On the other hand, Japanese knives are lightweight and have a relatively thinner blade with a straight edge. They are best suited for delicate tasks that require high precision and less pressure. Unlike German knives, Japanese knives are easy to sharpen and retain their sharpness for longer. The only downside is that they are more vulnerable to cracking and chipping.
So, which type should you choose? Well, suppose you're looking for a lightweight knife to perform light kitchen duties such as slicing tomatoes, slicing potatoes, chopping onions, and cutting vegetables. In that case, a Japanese knife is an ideal option to choose.
A German knife is ideal for you if you're looking for a thicker and highly durable knife that can perform robust kitchen duties such as cracking bones, and chopping large starchy vegetables. You can achieve delicate cuts with these knives however that’s not their main purpose.
2. Feel (The Knife Has To Feel Good In Your Hand)
Your comfort while using the knife is another crucial factor to keep in mind. The knife should perfectly fit in your hand, offering a secure and comfortable grip even when working with wet hands. Similarly, the knife should have a strong, soft, and ergonomic handle, making it easy for you to go about your kitchen chores with ease.
3. Length (For Home Use, A Shorter Knife Gives You More Control)
As far as the knife's length goes, you have to consider both the blade's length and the handle. For regular day to day kitchen tasks, a shorter knife can get your work done efficiently. A shorter blade and handle give you maximum strength and control when cutting through food, thus reducing the risk of the knife slipping from your hands.
On the other hand, when dealing with tough tasks that need high pressure, such as cutting large meat pieces, a longer and thicker knife is ideal.
The right knife should offer good balance and control even when performing challenging tasks. The weight of the knife should be balanced between the blade and the handle. If the blade is heavier than the handle, it will be uncomfortable and unsafe to use. Similarly, if the handle is heavier than the blade, it may not cut efficiently.
For harder ingredients such as say pumpkin, a heavier knife is recommended. Some knives are fitted with finger guards to prevent fingers from slipping to the edge.
Features To Consider
Which features should a good knife have? Here are a few key features to keep in mind when shopping for a great knife.
A tang is the unsharpened part of the knife's blade that extends to the handle. Depending on your preferences, you have two major options to choose from:
Full tang – with a full tang, the blade runs down the entire length of the handle. If you're looking for a highly durable yet robust knife, a full tang knife is the best choice as it offers better balance. It's also ideal when dealing with tough tasks that require high pressure to be applied as it is unlikely to snap off the handle.
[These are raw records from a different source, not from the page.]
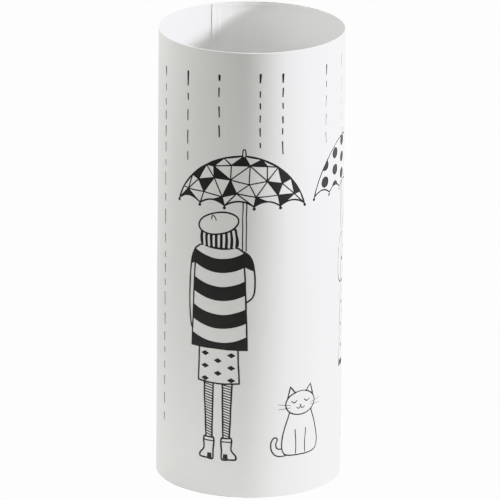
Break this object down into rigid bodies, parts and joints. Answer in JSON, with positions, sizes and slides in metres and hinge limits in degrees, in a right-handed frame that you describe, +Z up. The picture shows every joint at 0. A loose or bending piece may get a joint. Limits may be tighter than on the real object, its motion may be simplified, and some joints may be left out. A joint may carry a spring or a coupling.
{
  "type": "umbrella stand",
  "caption": "Free-standing cylindrical sheet-steel umbrella stand, open at the top, with a drip tray that lifts out and rubber feet.",
  "frame": {"origin": "on the floor, at the middle of the round base", "axes": "+Z up along the cylinder's axis; -Y is the front, which carries the main drawing; the lap seam is at the back, 20 to 26 degrees to the left of +Y as seen from the front"},
  "size_m": [0.196, 0.196, 0.488],
  "materials": {
    "powder_coat": "satin",
    "tray_plastic": "matte",
    "foot_rubber": "matte",
    "print_ink": "satin"
  },
  "bodies": {
    "stand": {"wall_sheet": "powder_coat", "base_pan": "powder_coat", "foot_pad_back_left": "foot_rubber", "foot_pad_back_right": "foot_rubber", "foot_pad_front_left": "foot_rubber", "foot_pad_front_right": "foot_rubber"},
    "tray": {"drip_tray": "tray_plastic"}
  },
  "joints": [
    {"name": "tray_lift", "type": "slide", "parent": "stand", "child": "tray", "axis": [0, 0, 1], "range_m": [0, 0.5]}
  ]
}
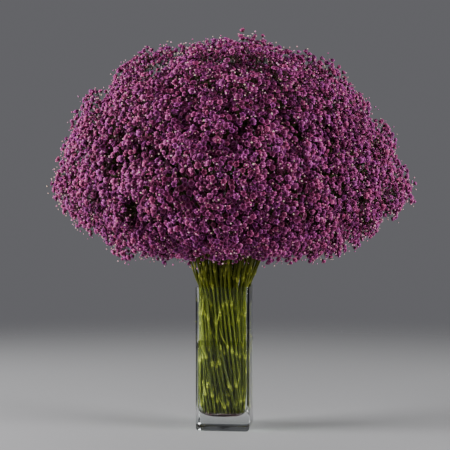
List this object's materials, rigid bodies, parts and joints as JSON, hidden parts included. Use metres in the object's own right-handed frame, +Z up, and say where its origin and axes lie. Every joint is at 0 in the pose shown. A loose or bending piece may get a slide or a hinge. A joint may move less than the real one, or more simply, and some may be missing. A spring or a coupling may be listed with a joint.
{
  "type": "gypsophila bunch in a glass vase",
  "caption": "Round dome-shaped bunch of dyed double gypsophila standing in water in a tall square clear glass vase.",
  "frame": {"origin": "middle of the vase's flat resting face", "axes": "+Z up along the vase, +X and +Y square to the vase's sides, -Y towards the picture's front"},
  "size_m": [0.6732, 0.6699, 0.7461],
  "materials": {
    "clear_glass": "clear polished pressed glass with a heavy base",
    "water": "clear vase water, faintly tinted by the dye near the floor",
    "green_stem": "fresh yellow-green flower stem, satin",
    "dyed_petals": "matt petals dyed magenta purple, paler at the rims"
  },
  "bodies": {
    "root": {"vase": "clear_glass", "water": "water", "florets_01": "dyed_petals", "florets_02": "dyed_petals", "florets_03": "dyed_petals", "florets_04": "dyed_petals", "florets_05": "dyed_petals", "florets_06": "dyed_petals", "florets_07": "dyed_petals", "florets_08": "dyed_petals", "florets_09": "dyed_petals", "florets_10": "dyed_petals", "florets_11": "dyed_petals", "florets_12": "dyed_petals", "florets_13": "dyed_petals", "florets_14": "dyed_petals", "florets_15": "dyed_petals", "florets_16": "dyed_petals", "florets_17": "dyed_petals", "florets_18": "dyed_petals", "florets_19": "dyed_petals", "florets_20": "dyed_petals", "florets_21": "dyed_petals", "florets_22": "dyed_petals", "florets_23": "dyed_petals", "florets_24": "dyed_petals", "florets_25": "dyed_petals", "florets_26": "dyed_petals", "florets_27": "dyed_petals", "florets_28": "dyed_petals", "stems_01": "green_stem", "stems_02": "green_stem", "stems_03": "green_stem", "stems_04": "green_stem", "stems_05": "green_stem", "stems_06": "green_stem", "stems_07": "green_stem", "stems_08": "green_stem", "stems_09": "green_stem", "stems_10": "green_stem", "stems_11": "green_stem", "stems_12": "green_stem", "stems_13": "green_stem", "stems_14": "green_stem", "stems_15": "green_stem", "stems_16": "green_stem", "stems_17": "green_stem", "stems_18": "green_stem", "stems_19": "green_stem", "stems_20": "green_stem", "stems_21": "green_stem", "stems_22": "green_stem", "stems_23": "green_stem", "stems_24": "green_stem", "stems_25": "green_stem", "stems_26": "green_stem", "stems_27": "green_stem", "stems_28": "green_stem"}
  },
  "joints": []
}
Half tang – Here, the blade extends halfway through the handle. A half tang knife is suitable for simple kitchen tasks such as slicing bread or chopping onions. In most cases, a half tang knife handle gets wobbly and may snap if too much pressure is applied.
Unless you're looking for a highly robust knife for cracking through bones, a heel isn't a great feature in a regular kitchen knife.
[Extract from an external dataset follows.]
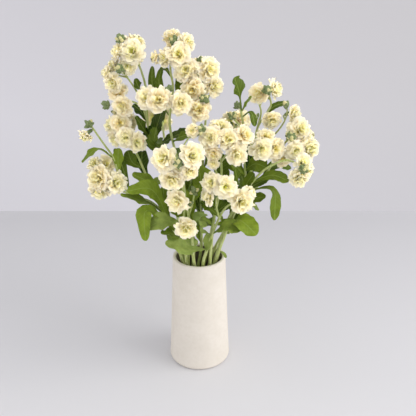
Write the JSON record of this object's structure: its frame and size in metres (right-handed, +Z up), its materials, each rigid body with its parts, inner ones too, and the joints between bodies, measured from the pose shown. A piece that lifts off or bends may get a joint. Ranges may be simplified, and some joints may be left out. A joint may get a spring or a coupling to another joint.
{
  "type": "stock flower in vase",
  "caption": "Loose bunch of branching cut stock with double cream blooms, bud clusters and waved leaves, standing in water in a tapered round ceramic vase.",
  "frame": {"origin": "centre of the vase's foot, on the surface that it stands on", "axes": "+Z up along the vase's axis, +X to the viewer's right, -Y towards the viewer"},
  "size_m": [0.2988, 0.2114, 0.4499],
  "materials": {
    "vase": "matte",
    "water": "gloss",
    "foliage": "matte",
    "petals": "matte"
  },
  "bodies": {
    "root": {"vase": "vase", "water": "water", "spray_tall_left": "foliage", "spray_left_mass": "foliage", "spray_far_left": "foliage", "spray_top_centre": "foliage", "spray_upper_centre": "foliage", "spray_back_left": "foliage", "spray_back_right": "foliage", "spray_right": "foliage", "spray_right_upper": "foliage", "spray_right_leafy": "foliage", "spray_arching": "foliage", "spray_centre_right": "foliage", "spray_low_right": "foliage", "spray_front_centre": "foliage", "spray_low_left": "foliage", "blooms_tall_left_1": "petals", "blooms_tall_left_2": "petals", "blooms_left_mass_1": "petals", "blooms_left_mass_2": "petals", "blooms_left_mass_3": "petals", "blooms_far_left_1": "petals", "blooms_far_left_2": "petals", "blooms_far_left_3": "petals", "blooms_crown_1": "petals", "blooms_crown_2": "petals", "blooms_crown_3": "petals", "blooms_crown_4": "petals", "blooms_crown_5": "petals", "blooms_back_left_1": "petals", "blooms_back_right_1": "petals", "blooms_back_right_2": "petals", "blooms_right_1": "petals", "blooms_right_2": "petals", "blooms_right_3": "petals", "blooms_right_upper_1": "petals", "blooms_right_upper_2": "petals", "blooms_right_upper_3": "petals", "blooms_right_upper_4": "petals", "blooms_right_upper_5": "petals", "blooms_arching_1": "petals", "blooms_centre_right_1": "petals", "blooms_centre_right_2": "petals", "blooms_low_right_1": "petals", "blooms_front_centre_1": "petals", "blooms_front_centre_2": "petals", "blooms_low_left_1": "petals", "blooms_low_left_2": "petals"}
  },
  "joints": []
}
While it can give a new knife a robust design, problems arise when you sharpen the knife. After a series of sharpening, the knife develops a slight curve towards the back of the blade. This only means two things.
One, the knife won't rest flat on the chopping board, thus preventing you from making uniform/clean cuts. Abd two, the knife's service life is shortened, forcing you to get a newer knife sooner.
While a wooden handle may look beautiful and stylish, it's not always the best. Wood is vulnerable to water damage and requires high maintenance. I'd recommend choosing a high-impact plastic handle material such as fiberglass nylon or polypropylene.
Plastic materials are smooth, lightweight, longer-lasting, water-resistant, thus offering a more secure grip. Just remember to keep them away from heat. An ergonomically shaped handle will also provide a more secure grip and can prevent slipping and hand fatigue.
A knife's tip is the thinnest part of the blade. A good kitchen knife should have a reasonably sharp, pointed, and thin tip.
The spine is the unsharpened side of the blade. If you'll use your knife for light kitchen tasks such as slicing tomatoes or cutting vegetables, a knife with a thinner spine is okay. On the contrary, a thicker spine is better when dealing with tough tasks – you can use the spine to apply more pressure when cutting through hard ingredients.
Knife Maintenance: Tips For Caring For Your Knife
If you've invested in a high-quality knife, one thing is for sure – you would like it to serve you for a lifetime. But here is the thing – even the best knives need to be cared for and maintained. Otherwise, you may find yourself shopping for a new knife sooner than you had anticipated. The following tips will ensure that your knife works efficiently and serves you for longer.
- Always hone or sharpen your knife before it get’s blunt. Forcing a blunt blade may damage the edge and strain the handle, reducing the knife’s lifespan.
- Wash the knife after use. It’s hygienic and prevents the knife from reacting with water, acids, and other substances from the food that may destroy, leave spots, or cause the blade to rust.
- Hand wash the knife. While many knives claim to be dishwasher safe, it's always good to hand wash them. Dishwashing will actually dull your blades edge. Reducing its lifespan and require excessive sharpening. I have never put my knives into a dishwasher! Please don’t do that!
- After washing, always dry the knife with a dry towel and store it in a cool and dry place. You can fit it in a drawer or hang it on a magnet strip.
- Use the knife for the right purpose. It really doesn’t need to be said (does it?) that cutting through hard stuff such as plastic can destroy the knife's edges (I know you don’t do this!)
Now that you know what makes a quality knife, it's now up to you to identify the right knife model and buy it. But keep in mind that even with the best knife, it will only last to the next generation with proper cleaning, honing, and care.